### OBJECTIVE
Starting at the line containing "obj.data.transform(world)", please quote every line up to and including the line containing "the CAD part", exactly, and nothing beyond.

### RECORD LIST
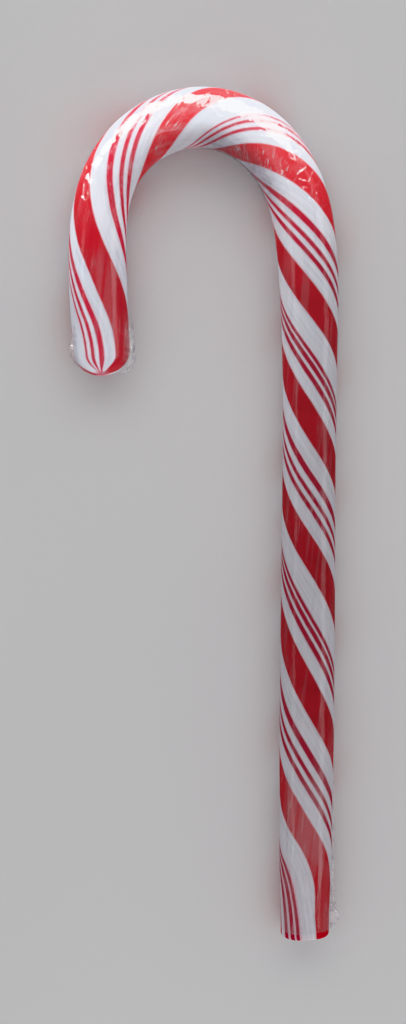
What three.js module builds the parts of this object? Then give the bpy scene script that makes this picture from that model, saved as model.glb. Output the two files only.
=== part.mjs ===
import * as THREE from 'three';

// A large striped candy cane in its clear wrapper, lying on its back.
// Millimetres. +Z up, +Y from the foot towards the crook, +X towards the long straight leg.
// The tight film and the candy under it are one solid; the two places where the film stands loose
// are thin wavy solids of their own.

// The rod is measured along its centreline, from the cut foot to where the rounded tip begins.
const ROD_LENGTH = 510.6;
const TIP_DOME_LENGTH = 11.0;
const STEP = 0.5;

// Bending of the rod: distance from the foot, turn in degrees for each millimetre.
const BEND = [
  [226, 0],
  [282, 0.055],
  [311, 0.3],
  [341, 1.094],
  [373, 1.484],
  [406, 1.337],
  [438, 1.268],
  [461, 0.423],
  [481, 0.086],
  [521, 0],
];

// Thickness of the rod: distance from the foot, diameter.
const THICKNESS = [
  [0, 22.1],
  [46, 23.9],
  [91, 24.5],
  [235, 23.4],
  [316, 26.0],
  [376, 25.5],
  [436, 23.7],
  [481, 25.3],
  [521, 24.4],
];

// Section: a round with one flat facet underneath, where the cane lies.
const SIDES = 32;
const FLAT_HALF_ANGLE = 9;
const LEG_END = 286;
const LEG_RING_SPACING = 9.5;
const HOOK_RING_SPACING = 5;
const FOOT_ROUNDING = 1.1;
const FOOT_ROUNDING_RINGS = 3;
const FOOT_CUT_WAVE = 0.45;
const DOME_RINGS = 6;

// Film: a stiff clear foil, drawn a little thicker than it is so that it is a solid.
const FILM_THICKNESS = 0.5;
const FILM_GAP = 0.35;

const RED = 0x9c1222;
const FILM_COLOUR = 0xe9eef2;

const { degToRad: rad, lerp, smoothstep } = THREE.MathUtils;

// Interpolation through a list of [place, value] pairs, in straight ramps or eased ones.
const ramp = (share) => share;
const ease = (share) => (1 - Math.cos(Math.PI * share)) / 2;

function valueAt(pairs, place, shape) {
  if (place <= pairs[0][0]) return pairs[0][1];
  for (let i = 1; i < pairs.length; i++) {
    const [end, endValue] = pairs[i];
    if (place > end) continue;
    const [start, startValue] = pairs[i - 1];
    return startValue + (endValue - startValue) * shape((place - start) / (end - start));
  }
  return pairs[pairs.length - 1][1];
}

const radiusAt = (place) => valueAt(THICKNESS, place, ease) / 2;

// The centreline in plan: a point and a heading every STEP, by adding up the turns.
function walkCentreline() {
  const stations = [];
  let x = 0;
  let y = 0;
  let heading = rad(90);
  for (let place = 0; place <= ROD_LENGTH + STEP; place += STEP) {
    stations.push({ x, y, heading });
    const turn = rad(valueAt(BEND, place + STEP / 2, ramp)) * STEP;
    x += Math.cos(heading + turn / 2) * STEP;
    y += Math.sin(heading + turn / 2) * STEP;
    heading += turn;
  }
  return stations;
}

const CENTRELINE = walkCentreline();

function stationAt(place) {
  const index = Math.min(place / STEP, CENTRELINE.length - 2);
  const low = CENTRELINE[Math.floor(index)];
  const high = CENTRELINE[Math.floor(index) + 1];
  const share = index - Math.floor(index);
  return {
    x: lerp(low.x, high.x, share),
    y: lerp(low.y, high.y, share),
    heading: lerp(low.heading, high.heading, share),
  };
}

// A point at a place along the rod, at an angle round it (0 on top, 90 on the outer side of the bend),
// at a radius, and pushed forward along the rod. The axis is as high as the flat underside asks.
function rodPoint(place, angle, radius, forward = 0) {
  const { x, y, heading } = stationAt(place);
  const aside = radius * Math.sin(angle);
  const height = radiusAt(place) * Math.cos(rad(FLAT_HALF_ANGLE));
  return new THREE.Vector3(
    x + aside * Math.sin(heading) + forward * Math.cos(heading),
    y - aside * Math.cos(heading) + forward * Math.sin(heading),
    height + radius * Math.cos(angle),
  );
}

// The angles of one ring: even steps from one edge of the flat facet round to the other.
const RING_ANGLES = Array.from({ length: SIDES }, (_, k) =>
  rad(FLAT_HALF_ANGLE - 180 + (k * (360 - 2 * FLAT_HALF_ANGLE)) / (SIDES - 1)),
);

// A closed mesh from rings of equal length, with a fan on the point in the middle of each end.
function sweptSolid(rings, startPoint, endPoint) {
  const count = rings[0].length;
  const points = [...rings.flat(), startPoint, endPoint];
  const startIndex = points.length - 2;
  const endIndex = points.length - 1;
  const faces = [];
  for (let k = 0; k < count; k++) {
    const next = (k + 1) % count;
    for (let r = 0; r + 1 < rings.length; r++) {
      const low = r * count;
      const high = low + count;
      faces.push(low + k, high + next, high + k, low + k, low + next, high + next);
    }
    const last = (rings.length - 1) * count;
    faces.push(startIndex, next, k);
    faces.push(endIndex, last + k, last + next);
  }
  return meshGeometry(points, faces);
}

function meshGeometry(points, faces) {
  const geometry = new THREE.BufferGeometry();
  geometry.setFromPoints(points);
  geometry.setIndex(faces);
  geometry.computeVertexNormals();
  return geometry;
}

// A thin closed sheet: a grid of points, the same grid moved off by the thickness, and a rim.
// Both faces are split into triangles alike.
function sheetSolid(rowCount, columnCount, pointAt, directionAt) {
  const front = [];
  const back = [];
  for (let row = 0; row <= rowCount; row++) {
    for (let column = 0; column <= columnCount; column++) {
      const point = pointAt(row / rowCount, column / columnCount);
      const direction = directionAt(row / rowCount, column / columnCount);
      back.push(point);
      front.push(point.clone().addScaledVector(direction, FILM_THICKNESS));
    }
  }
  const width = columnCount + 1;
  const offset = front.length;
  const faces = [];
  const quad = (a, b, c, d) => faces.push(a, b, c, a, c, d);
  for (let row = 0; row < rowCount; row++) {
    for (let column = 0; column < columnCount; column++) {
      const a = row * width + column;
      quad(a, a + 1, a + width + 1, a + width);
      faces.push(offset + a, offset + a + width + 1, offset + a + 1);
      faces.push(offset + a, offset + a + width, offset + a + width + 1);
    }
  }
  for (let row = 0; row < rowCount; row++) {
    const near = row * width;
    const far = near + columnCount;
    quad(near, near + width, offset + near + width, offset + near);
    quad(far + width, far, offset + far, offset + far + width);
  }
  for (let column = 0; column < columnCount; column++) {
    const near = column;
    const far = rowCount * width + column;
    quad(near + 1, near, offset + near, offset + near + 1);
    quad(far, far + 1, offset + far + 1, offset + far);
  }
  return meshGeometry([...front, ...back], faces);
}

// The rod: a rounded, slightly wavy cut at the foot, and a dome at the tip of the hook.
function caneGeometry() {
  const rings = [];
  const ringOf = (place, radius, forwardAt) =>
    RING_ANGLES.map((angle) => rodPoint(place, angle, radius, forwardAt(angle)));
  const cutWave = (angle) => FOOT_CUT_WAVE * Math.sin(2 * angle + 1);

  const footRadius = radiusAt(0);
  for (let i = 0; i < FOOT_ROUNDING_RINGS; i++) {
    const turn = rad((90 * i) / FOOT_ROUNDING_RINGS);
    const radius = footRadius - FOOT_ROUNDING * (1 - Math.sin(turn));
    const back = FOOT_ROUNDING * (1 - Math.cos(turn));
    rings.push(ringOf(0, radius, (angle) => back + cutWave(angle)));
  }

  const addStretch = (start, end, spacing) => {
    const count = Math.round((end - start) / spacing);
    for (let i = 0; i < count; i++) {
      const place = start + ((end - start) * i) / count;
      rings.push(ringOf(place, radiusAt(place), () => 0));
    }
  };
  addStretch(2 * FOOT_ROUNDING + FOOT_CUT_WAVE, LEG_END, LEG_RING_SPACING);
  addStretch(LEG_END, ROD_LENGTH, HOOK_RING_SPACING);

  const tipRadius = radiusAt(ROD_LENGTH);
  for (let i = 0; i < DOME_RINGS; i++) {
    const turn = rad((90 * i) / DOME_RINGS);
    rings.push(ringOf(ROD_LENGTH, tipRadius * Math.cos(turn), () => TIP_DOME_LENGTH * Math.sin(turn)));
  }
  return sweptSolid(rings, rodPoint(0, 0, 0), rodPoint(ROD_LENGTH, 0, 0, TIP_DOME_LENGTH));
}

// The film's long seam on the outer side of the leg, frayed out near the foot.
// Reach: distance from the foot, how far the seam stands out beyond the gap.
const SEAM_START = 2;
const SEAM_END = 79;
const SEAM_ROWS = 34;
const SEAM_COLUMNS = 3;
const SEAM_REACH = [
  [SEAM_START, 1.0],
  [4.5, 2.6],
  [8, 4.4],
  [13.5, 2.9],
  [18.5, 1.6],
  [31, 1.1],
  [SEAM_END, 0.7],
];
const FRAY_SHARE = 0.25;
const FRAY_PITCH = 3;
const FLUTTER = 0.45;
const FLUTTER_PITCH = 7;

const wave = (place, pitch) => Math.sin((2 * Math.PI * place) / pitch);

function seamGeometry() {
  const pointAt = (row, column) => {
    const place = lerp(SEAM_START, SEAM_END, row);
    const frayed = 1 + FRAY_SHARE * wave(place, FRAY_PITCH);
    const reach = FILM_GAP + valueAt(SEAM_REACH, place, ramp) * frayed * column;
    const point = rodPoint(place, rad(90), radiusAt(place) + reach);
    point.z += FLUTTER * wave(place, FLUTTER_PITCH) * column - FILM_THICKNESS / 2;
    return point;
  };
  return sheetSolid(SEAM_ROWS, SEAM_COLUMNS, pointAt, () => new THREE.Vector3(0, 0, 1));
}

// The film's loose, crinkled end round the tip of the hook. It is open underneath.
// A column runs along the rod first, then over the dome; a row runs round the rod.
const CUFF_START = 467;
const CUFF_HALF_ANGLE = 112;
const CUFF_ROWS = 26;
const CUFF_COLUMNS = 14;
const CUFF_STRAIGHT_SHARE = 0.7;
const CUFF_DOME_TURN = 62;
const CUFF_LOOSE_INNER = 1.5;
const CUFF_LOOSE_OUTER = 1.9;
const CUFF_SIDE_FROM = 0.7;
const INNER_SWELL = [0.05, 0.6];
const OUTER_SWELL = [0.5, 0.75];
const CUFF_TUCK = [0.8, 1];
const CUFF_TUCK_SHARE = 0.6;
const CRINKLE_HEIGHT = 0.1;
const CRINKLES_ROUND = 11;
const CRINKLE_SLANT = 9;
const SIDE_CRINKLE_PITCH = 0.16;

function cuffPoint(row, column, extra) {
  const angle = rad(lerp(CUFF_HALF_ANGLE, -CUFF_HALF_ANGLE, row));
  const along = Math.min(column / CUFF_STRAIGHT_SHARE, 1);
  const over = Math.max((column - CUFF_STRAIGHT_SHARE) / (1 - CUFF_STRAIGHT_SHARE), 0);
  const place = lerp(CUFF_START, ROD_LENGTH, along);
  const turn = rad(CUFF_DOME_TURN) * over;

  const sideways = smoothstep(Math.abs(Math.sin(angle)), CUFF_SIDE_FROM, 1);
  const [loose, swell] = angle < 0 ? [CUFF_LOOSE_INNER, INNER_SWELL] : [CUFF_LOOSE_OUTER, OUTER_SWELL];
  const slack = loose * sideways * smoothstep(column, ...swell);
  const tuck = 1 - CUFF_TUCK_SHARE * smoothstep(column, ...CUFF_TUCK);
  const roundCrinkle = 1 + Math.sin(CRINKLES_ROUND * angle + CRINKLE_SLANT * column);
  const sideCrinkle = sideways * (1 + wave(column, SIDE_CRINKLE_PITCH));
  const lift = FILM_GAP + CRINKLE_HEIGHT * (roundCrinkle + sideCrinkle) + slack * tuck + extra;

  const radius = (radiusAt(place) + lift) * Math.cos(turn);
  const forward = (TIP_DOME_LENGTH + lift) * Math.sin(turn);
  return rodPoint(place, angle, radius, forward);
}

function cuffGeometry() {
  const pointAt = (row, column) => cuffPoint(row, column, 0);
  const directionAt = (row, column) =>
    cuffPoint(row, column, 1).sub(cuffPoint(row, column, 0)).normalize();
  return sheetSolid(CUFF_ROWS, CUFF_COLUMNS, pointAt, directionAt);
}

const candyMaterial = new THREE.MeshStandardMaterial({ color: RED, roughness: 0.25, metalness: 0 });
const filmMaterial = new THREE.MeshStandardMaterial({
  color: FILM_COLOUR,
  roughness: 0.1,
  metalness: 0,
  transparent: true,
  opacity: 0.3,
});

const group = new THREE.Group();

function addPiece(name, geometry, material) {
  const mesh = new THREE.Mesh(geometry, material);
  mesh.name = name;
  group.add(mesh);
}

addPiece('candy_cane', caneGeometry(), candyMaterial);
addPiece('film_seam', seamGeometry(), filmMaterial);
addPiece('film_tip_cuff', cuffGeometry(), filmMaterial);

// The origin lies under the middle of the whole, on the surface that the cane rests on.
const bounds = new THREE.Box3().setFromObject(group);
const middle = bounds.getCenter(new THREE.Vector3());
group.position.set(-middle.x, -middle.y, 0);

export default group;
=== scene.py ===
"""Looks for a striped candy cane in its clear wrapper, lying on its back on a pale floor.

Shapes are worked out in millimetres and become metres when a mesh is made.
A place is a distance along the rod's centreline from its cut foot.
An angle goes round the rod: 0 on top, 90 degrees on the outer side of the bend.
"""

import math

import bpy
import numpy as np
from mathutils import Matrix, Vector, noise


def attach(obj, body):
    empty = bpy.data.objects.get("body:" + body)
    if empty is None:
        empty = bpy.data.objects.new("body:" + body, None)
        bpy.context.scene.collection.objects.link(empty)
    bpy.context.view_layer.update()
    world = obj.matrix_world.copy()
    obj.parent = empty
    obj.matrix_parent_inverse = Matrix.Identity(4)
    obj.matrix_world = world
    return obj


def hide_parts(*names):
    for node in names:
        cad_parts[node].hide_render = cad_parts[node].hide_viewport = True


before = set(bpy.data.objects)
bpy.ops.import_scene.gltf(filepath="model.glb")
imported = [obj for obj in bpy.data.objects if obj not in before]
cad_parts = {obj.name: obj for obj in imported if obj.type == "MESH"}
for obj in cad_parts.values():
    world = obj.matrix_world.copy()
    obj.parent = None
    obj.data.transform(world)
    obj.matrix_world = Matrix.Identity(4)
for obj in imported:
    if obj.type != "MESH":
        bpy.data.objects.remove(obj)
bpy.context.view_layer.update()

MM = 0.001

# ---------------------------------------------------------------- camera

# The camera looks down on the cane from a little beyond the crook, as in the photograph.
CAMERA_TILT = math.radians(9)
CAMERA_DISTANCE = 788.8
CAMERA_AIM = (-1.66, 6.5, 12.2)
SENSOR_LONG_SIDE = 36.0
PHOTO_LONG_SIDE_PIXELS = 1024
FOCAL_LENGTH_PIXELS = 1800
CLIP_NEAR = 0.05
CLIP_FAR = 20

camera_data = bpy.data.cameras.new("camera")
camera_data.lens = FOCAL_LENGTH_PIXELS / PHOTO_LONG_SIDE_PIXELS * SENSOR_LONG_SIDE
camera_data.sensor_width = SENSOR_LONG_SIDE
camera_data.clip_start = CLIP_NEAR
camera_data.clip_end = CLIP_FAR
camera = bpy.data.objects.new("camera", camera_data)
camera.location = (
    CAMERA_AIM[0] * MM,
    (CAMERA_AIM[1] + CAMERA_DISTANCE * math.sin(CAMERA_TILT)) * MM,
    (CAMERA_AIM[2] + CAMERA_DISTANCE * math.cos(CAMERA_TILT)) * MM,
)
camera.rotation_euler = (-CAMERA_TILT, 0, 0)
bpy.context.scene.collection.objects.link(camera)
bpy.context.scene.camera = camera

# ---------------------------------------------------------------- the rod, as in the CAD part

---

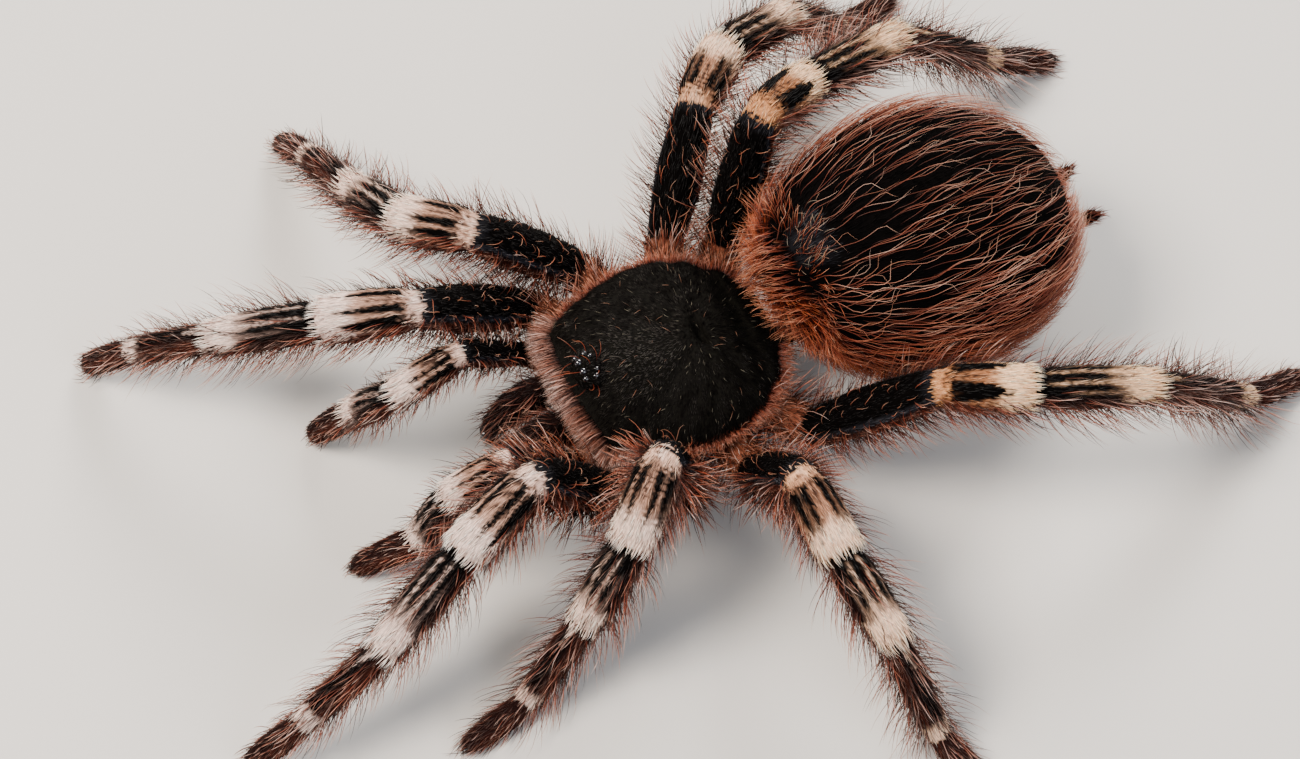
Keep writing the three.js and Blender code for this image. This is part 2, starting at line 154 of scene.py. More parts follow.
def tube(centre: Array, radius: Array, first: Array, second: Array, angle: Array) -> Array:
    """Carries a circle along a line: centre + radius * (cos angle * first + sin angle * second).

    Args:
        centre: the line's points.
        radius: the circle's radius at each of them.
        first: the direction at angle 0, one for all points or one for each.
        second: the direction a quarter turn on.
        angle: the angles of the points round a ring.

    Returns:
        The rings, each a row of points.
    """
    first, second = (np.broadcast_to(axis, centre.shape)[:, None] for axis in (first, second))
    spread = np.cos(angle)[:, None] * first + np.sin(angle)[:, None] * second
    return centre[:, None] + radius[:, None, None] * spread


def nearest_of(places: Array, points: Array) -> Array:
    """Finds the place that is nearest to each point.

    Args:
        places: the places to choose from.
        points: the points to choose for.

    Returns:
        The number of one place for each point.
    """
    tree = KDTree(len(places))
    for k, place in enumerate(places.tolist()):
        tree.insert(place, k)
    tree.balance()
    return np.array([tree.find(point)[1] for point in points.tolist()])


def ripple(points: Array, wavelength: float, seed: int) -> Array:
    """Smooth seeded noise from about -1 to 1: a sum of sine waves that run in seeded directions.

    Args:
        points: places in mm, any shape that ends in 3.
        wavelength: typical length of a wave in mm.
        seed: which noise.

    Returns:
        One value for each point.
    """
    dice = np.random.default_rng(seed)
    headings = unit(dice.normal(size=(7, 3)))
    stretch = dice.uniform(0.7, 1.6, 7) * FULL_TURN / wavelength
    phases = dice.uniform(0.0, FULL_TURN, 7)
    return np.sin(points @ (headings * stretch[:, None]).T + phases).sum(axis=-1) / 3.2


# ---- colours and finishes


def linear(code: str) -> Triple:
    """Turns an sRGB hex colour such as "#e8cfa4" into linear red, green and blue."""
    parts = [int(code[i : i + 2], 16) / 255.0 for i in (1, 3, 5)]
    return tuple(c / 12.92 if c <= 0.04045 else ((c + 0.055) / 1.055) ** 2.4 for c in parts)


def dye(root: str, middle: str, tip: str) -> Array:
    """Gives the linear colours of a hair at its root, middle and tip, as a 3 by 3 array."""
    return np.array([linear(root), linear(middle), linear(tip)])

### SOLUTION
    obj.data.transform(world)
    obj.matrix_world = Matrix.Identity(4)
for obj in imported:
    if obj.type != "MESH":
        bpy.data.objects.remove(obj)
bpy.context.view_layer.update()

MM = 0.001

# ---------------------------------------------------------------- camera

# The camera looks down on the cane from a little beyond the crook, as in the photograph.
CAMERA_TILT = math.radians(9)
CAMERA_DISTANCE = 788.8
CAMERA_AIM = (-1.66, 6.5, 12.2)
SENSOR_LONG_SIDE = 36.0
PHOTO_LONG_SIDE_PIXELS = 1024
FOCAL_LENGTH_PIXELS = 1800
CLIP_NEAR = 0.05
CLIP_FAR = 20

camera_data = bpy.data.cameras.new("camera")
camera_data.lens = FOCAL_LENGTH_PIXELS / PHOTO_LONG_SIDE_PIXELS * SENSOR_LONG_SIDE
camera_data.sensor_width = SENSOR_LONG_SIDE
camera_data.clip_start = CLIP_NEAR
camera_data.clip_end = CLIP_FAR
camera = bpy.data.objects.new("camera", camera_data)
camera.location = (
    CAMERA_AIM[0] * MM,
    (CAMERA_AIM[1] + CAMERA_DISTANCE * math.sin(CAMERA_TILT)) * MM,
    (CAMERA_AIM[2] + CAMERA_DISTANCE * math.cos(CAMERA_TILT)) * MM,
)
camera.rotation_euler = (-CAMERA_TILT, 0, 0)
bpy.context.scene.collection.objects.link(camera)
bpy.context.scene.camera = camera

# ---------------------------------------------------------------- the rod, as in the CAD part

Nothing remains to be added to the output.